The maker of the note conducted a small hotel in Connecticut and was in need of $4,000, and the plaintiff agreed to lend it this sum if Suher and Zimmerman and the stockholders living in Springfield or vicinity indorsed the note. The plaintiff sent his check to the attorney for the hotel with instructions to exchange the check for the note when it was executed by the maker and the indorsers. The attorney drafted the note, had it executed by the hotel corporation, and then sent it to Zimmerman to have it indorsed by the defendants. At the top of the back of the note appeared the typewritten legend "Waiving demand, notice and protest," and under this legend were two light lines extending across the width of the note. After the note was indorsed by Suher, Zimmerman, Philip Small, Saul Small, and Fried in that order, it was returned to the attorney who sent it to Connecticut where it was indorsed by Sullivan and Newton, the treasurer and president of the maker respectively, in that order upon the two light lines. It was returned to the attorney who sent it to the plaintiff and gave the plaintiff's check to the maker. The note was payable at a Connecticut bank. The note was never presented
for payment at maturity and no notice was given to the defendants. Failure of presentment, demand, and notice is the only ground of defence.
The judge found that the defendants knew that their indorsements were necessary to enable the maker to obtain the loan; that each indorser intended to be bound on the same basis as every other indorser; that each indorsed before delivery; and that each impliedly adopted the waiver of presentment, demand, and notice as his own.
The findings made by a judge in an action at law must stand unless they are unwarranted by any reasonable view of the evidence together with all rational inferences that may be drawn therefrom. His general finding is conclusive if there is any evidence to support it. Codman v. Beane, 312 Mass. 570 . First National Stores Inc. v. H. P. Welch Co. 316 Mass. 147 , 149-150.
Notice of dishonor may be waived before or after the time for giving notice has arrived, and the waiver may be express or implied. G. L. (Ter.

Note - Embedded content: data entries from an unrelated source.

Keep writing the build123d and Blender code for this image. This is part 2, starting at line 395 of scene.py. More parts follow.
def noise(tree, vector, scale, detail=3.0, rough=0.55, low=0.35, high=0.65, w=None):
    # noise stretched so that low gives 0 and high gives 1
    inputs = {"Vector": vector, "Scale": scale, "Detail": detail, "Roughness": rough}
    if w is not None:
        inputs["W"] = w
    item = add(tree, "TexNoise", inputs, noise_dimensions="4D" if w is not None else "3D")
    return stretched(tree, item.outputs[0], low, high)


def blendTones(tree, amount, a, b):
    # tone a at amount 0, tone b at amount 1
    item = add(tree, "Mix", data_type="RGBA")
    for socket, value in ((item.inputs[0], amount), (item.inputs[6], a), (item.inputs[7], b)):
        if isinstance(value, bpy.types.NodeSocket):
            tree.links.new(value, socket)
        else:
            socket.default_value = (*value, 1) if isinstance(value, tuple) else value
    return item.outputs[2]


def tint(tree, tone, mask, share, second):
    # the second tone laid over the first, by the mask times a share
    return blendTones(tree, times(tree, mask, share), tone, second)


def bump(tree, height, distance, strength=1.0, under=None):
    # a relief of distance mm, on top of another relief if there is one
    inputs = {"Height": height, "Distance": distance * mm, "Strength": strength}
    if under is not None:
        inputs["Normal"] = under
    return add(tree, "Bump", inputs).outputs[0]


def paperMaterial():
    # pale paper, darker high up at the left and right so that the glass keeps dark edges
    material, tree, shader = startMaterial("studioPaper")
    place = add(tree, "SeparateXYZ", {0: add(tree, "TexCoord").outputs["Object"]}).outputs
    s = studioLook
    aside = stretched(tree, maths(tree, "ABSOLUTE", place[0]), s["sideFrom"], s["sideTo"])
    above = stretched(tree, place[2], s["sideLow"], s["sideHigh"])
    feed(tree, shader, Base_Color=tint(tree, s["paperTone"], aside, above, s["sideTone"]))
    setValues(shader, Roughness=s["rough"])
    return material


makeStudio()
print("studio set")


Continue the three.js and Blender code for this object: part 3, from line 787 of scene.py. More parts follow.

Ed.) c. 107, Section 132. Section 133 of this chapter provides, "Where the waiver is embodied in the instrument itself it is binding upon all parties; but where it is written above the signature of an endorser it binds him only." We do not understand that any contention is made that the typewritten waiver is embodied in the instrument. The last clause of Section 133 is relied upon to show that the waiver did not extend to the indorsements made by the defendants. In Mooers v. Stalker, 194 Iowa, 1354, interpreting a statute identical with our Section 133, it was held that, where the waiver of notice was not expressed in such form as to include subsequent indorsers, one who indorsed after an indorsement next to the waiver was not bound by the waiver. Such an indorser is not affected by a waiver unless he makes it himself or unless in some manner he adopts it as his own. In the course of the opinion it was said (perhaps by way of dictum), at page 1360, "The language of the waiver may be such as to obviously bind each and every indorser on the note, without having it specifically repeated above the signature of each indorser.

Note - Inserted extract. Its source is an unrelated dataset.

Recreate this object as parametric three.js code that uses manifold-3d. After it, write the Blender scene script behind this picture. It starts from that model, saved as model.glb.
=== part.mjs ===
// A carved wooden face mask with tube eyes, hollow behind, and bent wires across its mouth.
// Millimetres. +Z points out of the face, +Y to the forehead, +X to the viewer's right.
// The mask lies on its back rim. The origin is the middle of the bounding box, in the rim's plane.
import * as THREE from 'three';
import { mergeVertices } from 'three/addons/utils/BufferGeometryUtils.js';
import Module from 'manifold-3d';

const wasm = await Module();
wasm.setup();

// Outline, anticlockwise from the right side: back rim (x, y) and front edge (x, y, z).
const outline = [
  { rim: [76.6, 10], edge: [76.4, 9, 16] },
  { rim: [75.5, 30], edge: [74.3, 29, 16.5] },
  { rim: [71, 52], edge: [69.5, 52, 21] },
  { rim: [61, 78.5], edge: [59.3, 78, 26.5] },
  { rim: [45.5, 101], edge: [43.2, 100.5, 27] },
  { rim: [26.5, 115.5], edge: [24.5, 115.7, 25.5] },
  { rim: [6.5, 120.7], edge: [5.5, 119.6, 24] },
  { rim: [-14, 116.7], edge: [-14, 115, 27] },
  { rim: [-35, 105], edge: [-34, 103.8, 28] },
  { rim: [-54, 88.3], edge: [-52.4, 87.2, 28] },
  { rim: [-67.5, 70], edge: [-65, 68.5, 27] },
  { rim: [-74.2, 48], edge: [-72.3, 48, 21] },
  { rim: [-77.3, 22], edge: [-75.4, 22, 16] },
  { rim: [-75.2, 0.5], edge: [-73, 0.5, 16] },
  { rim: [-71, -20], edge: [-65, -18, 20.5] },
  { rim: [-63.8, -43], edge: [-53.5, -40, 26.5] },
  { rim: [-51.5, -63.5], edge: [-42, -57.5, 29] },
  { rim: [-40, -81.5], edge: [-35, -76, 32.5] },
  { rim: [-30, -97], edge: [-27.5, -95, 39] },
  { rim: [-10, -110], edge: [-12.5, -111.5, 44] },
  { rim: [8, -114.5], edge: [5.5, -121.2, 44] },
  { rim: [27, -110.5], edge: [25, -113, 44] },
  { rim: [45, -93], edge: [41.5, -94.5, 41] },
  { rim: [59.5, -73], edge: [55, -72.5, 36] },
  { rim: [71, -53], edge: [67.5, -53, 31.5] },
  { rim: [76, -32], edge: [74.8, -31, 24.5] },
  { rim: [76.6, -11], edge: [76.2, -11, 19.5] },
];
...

This happens, for example, where a group of accommodation indorsers sign together under one waiver obviously intended to bind all." In support of this statement is cited Central National Bank v. Sciotoville Milling Co. 79 W. Va. 782, holding a second indorser bound by a waiver in these words, "The within note is hereby indorsed and demand, notice of non-payment and protest waived," where it appeared that all five indorsers executed the note at the same time with knowledge that the waiver was printed thereon and that it was one of the conditions of acceptance by the payee. The Central National Bank case was followed by Confidential Finance Co. v. Monastersky, 106 N. J. L. 14. It appeared in the case last cited that all three indorsers signed at the same time before delivery of the note under a waiver which read, "Protest and notice of non-payment of this note is hereby waived." It was held that the meaning of the statute "is that it was never intended to require a separate waiver clause for every endorser, but still recognize the fact of several signing under the clause with intent to be bound thereby."

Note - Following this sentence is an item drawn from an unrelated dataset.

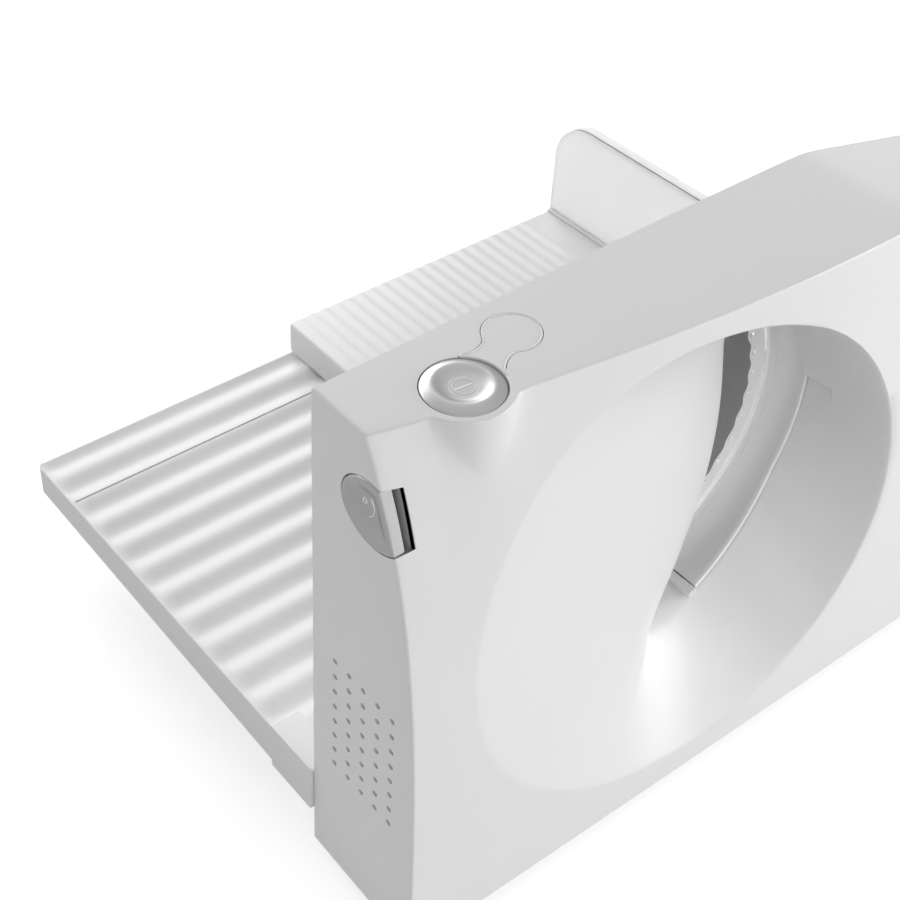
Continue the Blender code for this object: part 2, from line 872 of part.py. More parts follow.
drive_plate = prism("drive_plate", drive_plate_outline(), lambda a, b: at(a, drive_plate_depth, b),
                    lambda a, b: at(a, drive_plate_depth + drive_plate_thickness, b), aluminium)
hub_hole = rod("hub_hole", at(blade_along, 0.0, blade_height), at(blade_along, 2 * wheel_depth, blade_height),
               hub_radius + running_gap)
cut(drive_plate, hub_hole)

# Blade: a turned disc, ground on its discharge side, with scalloped teeth at its rim


def blade_profile():
    flat, edge = blade_thickness, blade_edge_thickness
    inner = hub_bore + clearance
    return [(inner, 0), (blade_radius, 0), (blade_radius, edge), (blade_radius - bevel_width, flat),
            (inner, flat)]


blade = turned("blade_disc", [(r, -t) for r, t in blade_profile()],
               at(blade_along, blade_depth, blade_height), Vector((0, 1, 0)), blade_steel, sides=blade_sides)

cap_face = blade_depth - clearance - hub_cap_height
slot_half = hub_slot_width / 2
hub_cap_slot = box("hub_cap_slot",
                   at(blade_along - hub_cap_radius, cap_face - overrun, blade_height - slot_half),
                   at(blade_along + hub_cap_radius, cap_face + hub_slot_depth, blade_height + slot_half))
hub_cap = rod("hub_cap", at(blade_along, blade_depth - clearance, blade_height),
              at(blade_along, cap_face, blade_height), hub_cap_radius, satin_metal,
              end_radius=hub_cap_radius - hub_slot_depth)
cut(hub_cap, hub_cap_slot)


def gear_wheel():
    """Helical wheel for the worm, with the hub that carries the blade."""
    twist = wheel_face * (tooth_pitch / (2 * math.pi * worm_radius)) / wheel_radius
    root_share = (1 - (1 - tooth_width_share) * tooth_gap_share) / 2
    tip_share = tooth_width_share * tooth_tip_share / 2
    corners = ((-1 / 2, -tooth_root), (-root_share, -tooth_root), (-tip_share, tooth_addendum),
               (tip_share, tooth_addendum), (root_share, -tooth_root))
    rings = []
    for side in (-1 / 2, 1 / 2):
        ring = []
        for tooth in range(wheel_teeth):
            for place, height in corners:
                angle = math.tau * (tooth + 1 / 2 + place) / wheel_teeth - twist * side - math.pi / 2
                ring.append(at_polar(wheel_radius + height, angle, wheel_mid_depth + wheel_face * side))
        rings.append(ring)
    return loft("gear_wheel", rings, gear_nylon)


wheel = gear_wheel()
hub_tube = rod("hub_tube", at(blade_along, blade_depth + blade_thickness + clearance, blade_height),
               at(blade_along, wheel_depth + wheel_face - clearance, blade_height), hub_radius)
join(wheel, hub_tube)
hub_bore_cut = rod("hub_bore_cut", at(blade_along, -overrun, blade_height),
                   at(blade_along, wheel_depth + wheel_face + overrun, blade_height), hub_bore)
cut(wheel, hub_bore_cut)

bush_near = blade_depth + blade_thickness + clearance
bush_far = wheel_depth + wheel_face
bush = turned("hub_bush", [(axle_radius + running_gap, -bush_far), (axle_radius + running_gap, -bush_near),
                           (hub_bore - clearance, -bush_near), (hub_bore - clearance, -bush_far)],
              at(blade_along, 0.0, blade_height), Vector((0, 1, 0)), bronze)

# Fixed axle and the bridge that holds it in front of the wheel

bridge_depth = wheel_depth + wheel_face + clearance
axle = rod("blade_axle", at(blade_along, bush_near, blade_height),
           at(blade_along, bridge_depth - clearance, blade_height), axle_radius, plain_steel,
           sides=middle_sides)
bridge_near, bridge_far = blade_along - bridge_half_width, blade_along + bridge_half_width
bridge_top = blade_height + bridge_reach
drive_plate_front = drive_plate_depth + drive_plate_thickness + clearance
bridge = box("axle_bridge", at(bridge_near, bridge_depth, blade_height - bridge_half_width),
             at(bridge_far, bridge_depth + bridge_thickness, bridge_top), plain_steel)
bridge_leg_box = box("bridge_leg_box", at(bridge_near, drive_plate_front, bridge_top - bridge_leg),
                     at(bridge_far, bridge_depth + bridge_thickness / 2, bridge_top))
join(bridge, bridge_leg_box)

# Motor, its bracket, and the rotor with fan and worm

motor_depth = wheel_mid_depth
motor_half_flat = motor_depth - shell - clearance
motor_can = rod("motor_can", at(motor_near, motor_depth, worm_height), at(motor_far, motor_depth, worm_height),
                motor_radius, plain_steel)
motor_flat = box("motor_flat",
                 at(motor_near - overrun, motor_depth - motor_half_flat, worm_height - 2 * motor_radius),
                 at(motor_far + overrun, motor_depth + motor_half_flat, worm_height + 2 * motor_radius))
boolean(motor_can, motor_flat, "INTERSECT")
motor_bore = rod("motor_bore", at(motor_near - overrun, motor_depth, worm_height),
                 at(motor_far + overrun, motor_depth, worm_height), shaft_radius + running_gap,
                 sides=bore_sides)
cut(motor_can, motor_bore)

bracket = box("motor_bracket", at(bracket_near, shell + clearance, worm_height - bracket_height / 2),
              at(bracket_near + bracket_thickness, 2 * motor_depth - shell, worm_height + bracket_height / 2),
              plain_steel)
bracket_bore = rod("bracket_bore", at(bracket_near - overrun, motor_depth, worm_height),
                   at(bracket_near + overrun, motor_depth, worm_height), motor_boss_radius)
cut(bracket, bracket_bore)
turned("motor_bearing", [(shaft_radius + running_gap, 0), (motor_boss_radius - clearance, 0),
                         (motor_boss_radius - clearance, bracket_thickness),
                         (shaft_radius + running_gap, bracket_thickness)],
       at(bracket_near, motor_depth, worm_height), Vector((1, 0, 0)), bronze, sides=middle_sides)

worm_near = blade_along - worm_length / 2
worm_far = blade_along + worm_length / 2
post_near = worm_far + clearance
shaft_far = post_near + bearing_length
shaft = rod("motor_shaft", at(shaft_near, motor_depth, worm_height), at(shaft_far, motor_depth, worm_height),
            shaft_radius, plain_steel, sides=bore_sides)
bearing_post = box("worm_bearing", at(post_near, drive_plate_front, worm_height - bearing_radius),
                   at(shaft_far, motor_depth + bearing_radius / 2, worm_height + bearing_radius), bronze)
post_bore = rod("post_bore", at(post_near - overrun, motor_depth, worm_height),
                at(shaft_far + overrun, motor_depth, worm_height), shaft_radius + running_gap,
                sides=bore_sides)
cut(bearing_post, post_bore)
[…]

When this note was delivered to Zimmerman to secure the indorsements of the defendants it already had the waiver typed upon it but at that time it had no indorsements upon it. The inference is plain that the waiver had been added for the benefit of the payee and indicated that he desired that indorsements which were to be made collectively by a class of stockholders for the accommodation of their corporation should be made subject to the waiver. The payee was not dealing with the indorsers severally and apart from the others. He was dealing with a single group in performing a joint undertaking in order that the corporation might obtain a loan. There was testimony by one of the defendants that he saw the waiver before he added his indorsement and intended to be bound by it; by another that he did not recall seeing the waiver but that did not make any difference to him as the other names were there and he was told that "we all have to sign"; by another that he saw the waiver and said he would sign if the rest did and that
he would sign to be liable for his proportionate share if the note was not paid; by a fourth defendant that when he indorsed the note he intended to be liable for its payment; and by a fifth defendant that he intended to be bound by his indorsement which he intended to be a joint indorsement. None of this evidence was objected to. It tended to show the circumstances in which the note was indorsed and the relationship that the indorsement of one bore to those of the others. The present action is between some of the original parties to the note. We think it was competent, at least against the one so testifying, on the issue whether he adopted the waiver. See Taunton Bank v. Richardson, 5 Pick. 436 ; Proctor v. Hartigan, 143 Mass. 462 ; Kavanaugh v. Johnson, 290 Mass. 587 ; Zisman v. Gateman, 293 Mass. 519 ; Burque v. Brodeur, 85 N. H. 310; 18 B. U. L. Rev. 154, 158. We cannot say that an inference was unwarranted that the defendants recognized the waiver as applying to them and indorsed with the intent to be bound by it. We think the case is distinguishable from First National Bank v. Wolfson, 271 Mass. 292 , 294, where it was said that "It is unnecessary to decide whether the rights of the parties would be the same if they had been found to have entered into a joint undertaking as indorsers." The case at bar resembles Zisman v. Gateman, 293 Mass. 519 , in which the second indorser was held to have waived where it appeared that he intended to do so. Compare Record v. Rochester Trust Co. 89 N. H. 1. It is unnecessary to discuss the action of the judge in giving certain requests and in denying others in view of what has been said. There was no error in these rulings.